I had a buzz as soon as I stepped out of the car. The farm where the competition was being hosted-Bryn Ffynnon (“Hill Spring”)- is perched on the eastern slopes of the Clwydian range, in the catchment of the River Dee. The view from these well-grazed slopes out across the Dee and the Mersey estuaries on the bright autumn day is nothing short of spectacular, even with the local cement factory doing its best to mess things up. Hedgelayers and the now-layed hedgerow cast long shadows in the sun. The Flinsthire hedgelaying style is sparse and low, well- suited to the needs of sheep farmers, and uses split stakes and no feathering to bind the hedge together. It fits the landscape perfectly. The level of skill on display was very high, and it left me with a hankering to add to the tally of the one hedgelaying competition i have attended with the South of Engand Hedgelaying Society in 2017.

There is something else. To the west is Moel Arthur and I am reminded of a story from my Dad of letters from home during his national service training with the RAF on those slopes, that reminded him that this once WAS home. His grandfather David Jones had been born in 1878 in the village of Llangynhafal which sits between two tributaries of the river Clwyd on the western slope of Moel Llys-Coed, a peak between Moel Arthur and Moel Famau. His father Thomas Jones, my great great grandfather had been born in Bagillt in 1853, a village four hours away on foot on the Dee estuary. His father John Jones, was born in 1813 in Caerwys, 3 hours from Bagillt and in 1791, his father William Jones was born in the Parish of St Asaph 2.5 hours from Caerwys. I haven’t been able to trace back further than this but it doesn’t seem unreasonable to expect this localised pattern of ancestry to continue back into the past, making this patch of North Wales seem a significant place for my ‘clan’.

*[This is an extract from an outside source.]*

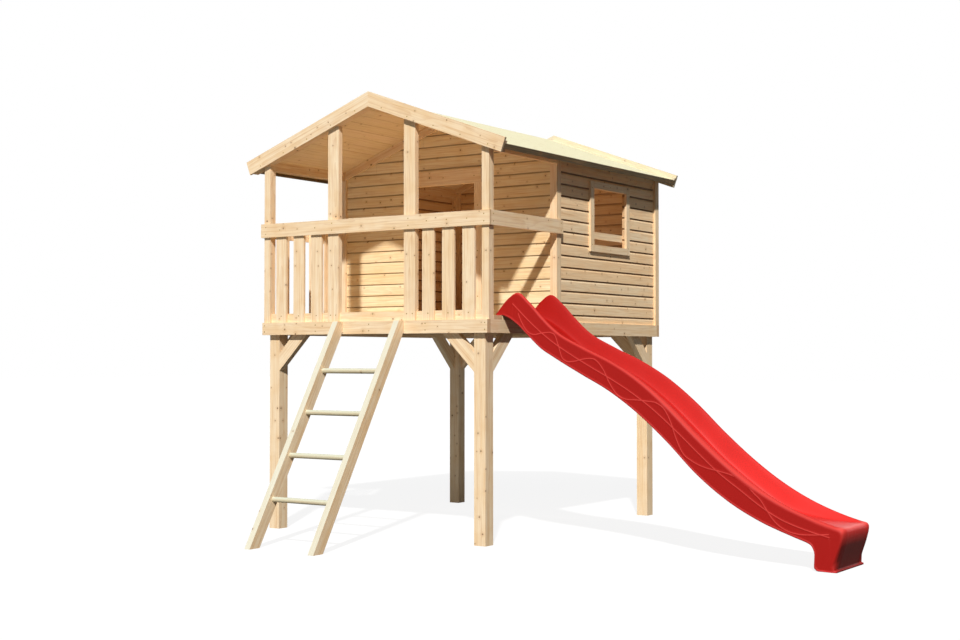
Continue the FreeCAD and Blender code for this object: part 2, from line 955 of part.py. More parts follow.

I listened in to Nigel’s conversations with some of the hedgelayers as he tried to develop an understanding of the way the Flintshire hedging style had developed, although most of the conversations were as sparse in detail as the hedge is in structure. I listened more intently as the discussion with two local(ish) hedgelayers turned more to the the teaching of land skills and the preservation of traditions for future generations. I won’t relate the details in fairness to Nigel and his research, but I would have liked the same interview for my own investigations.

Its wonderful that there is a demand for and supply of land skills like these to new generations. At the competition, I spoke to two young people who worked in local conservation roles and who had taken up hedgelaying as a hobby, which goes against the story of increasingly urban and ‘virtual’ lifeways. At Black Mountains College, the students are actively pursuing careers in land based livelihoods, whatever that term may mean to them. However, only one of the two interviewees I mentioned above was a full-time land manager. There really needs to be an injection of imagination into how those of us who want to pursue a land-based livelihood have the opportunity to do so, without becoming trapped into narratives of unsustainable and non-regenerative economies.

It feels to me that there has been a wave of interest in back-to-the-land livelihoods in the last 10-20 years. My own experience in Canada in the last 7 years of organising and attending landskills workshops and events with attendees from across generations at various stages of reconnection with the land bears that out. Some people just want to try their hand at spoon carving; others are preparing for a future where they might find a piece of land to work; others still have been working farms or homesteads that have been in families for generations. There are still more that are very happy urbanites who love crafting and working with natural products. Amongst all these folk there are also varying attitudes to technology.

This is not a new trend. There has been a long history of back-to-the land movements, or more broadly agrarianism, found across the globe, played out in civilizations in crises as far back as Greece and Rome and more recently in Latin America and India. Europe is peppered with protests to the erosion of rural life especially in the last 200 years from the Swing Riots of the 1830s to the “Land and Livelihood” march by the Countryside Alliance in 2002. In the UK we were encouraged to Dig for Victory in WW2. In his excellent book New Pioneers: The Back-to-the-land Movement and the Search for a Sustainable Future , Jeffrey Jacob describes the historical waves of back to the land movement in the US: Thomas Jefferson encouraging stewardship and self-denial amongst smallholders during the Revolutionary War; during the 1920s Theodore Roosevelt convened the Countryside commission which revived agrarian sentiment; then in the 1960s and 70s back-to-the-land became part of the counterculture, the resistance against capitalist-socialist polarities when neither way offered an answer to alienating technology and industry.

Thinking about regenerative pathways to a future where we are living within the earth’s capacity to support us, we need to give space to stories that reconnect us to the natural world. There isn’t one hegemonic narrative that can define our relationship to the natural world, but there are underlying values we can choose to act as guiding stars to shape patterns in the narratives that constellate our lives such as ecocentrism, gratitude, and service.

In my research I have been exploring the narratives amongst local people in Ontario with a broadly land-based livelihood. I’m looking for patterns in their narratives that may indicate whether this is something we have seen before, or something new. Could it be a response to collapse, a millennial urge to renew connection, or nothing more than the resolution of local and immediate contingencies. Most importantly, if these are narratives that at last some of us want to see more of, how do we use our imagination to make that work?